The department’s Audiovisual materials in schools - procedures for use provides advice for schools with regard to the use of audiovisual material including films, videos, DVDs and computer games classified by the Classification Board and Classification Review Board.
The use of classified films, programs and computer games in schools requires the approval of the principal.
This advice should also be applied to any approved school excursions or when external providers use audiovisual material as part of their programs.
Clips from web channels and platforms such as Ted-Ed and YouTube can enhance teaching and learning. Be aware that YouTube is technically only for teens 13 and up, and what the site considers age-appropriate may not match classification standards or educational values.
Apply the advice from the department’s Audiovisual materials in schools - procedures for use before making decisions about the suitability of material for student use.
Sample questions used to review audiovisual and digital media materials may include:
- What syllabus outcomes or content will be addressed, explored or complemented through use of this material?
- In what ways is this material age appropriate and inclusive?
- What are the reasons you would use this material in a lesson or as part of a program?

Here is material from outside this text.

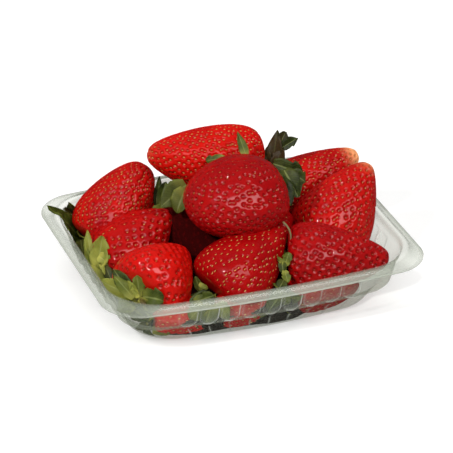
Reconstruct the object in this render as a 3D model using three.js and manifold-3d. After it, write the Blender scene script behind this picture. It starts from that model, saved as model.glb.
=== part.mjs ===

Could you deliver the lesson or content in another way?
- Does the material value add to the lesson?
- What key messages would you want students to take away from the material? Are these messages inclusive and in line with NSW curriculum?
- How might this material be viewed by your school community and should the community be informed before using the material?
- How would you use this material to ensure quality teaching and learning?
Guidelines for engaging external providers
Use visiting speakers and external providers only where this adds value to existing teaching and learning practice.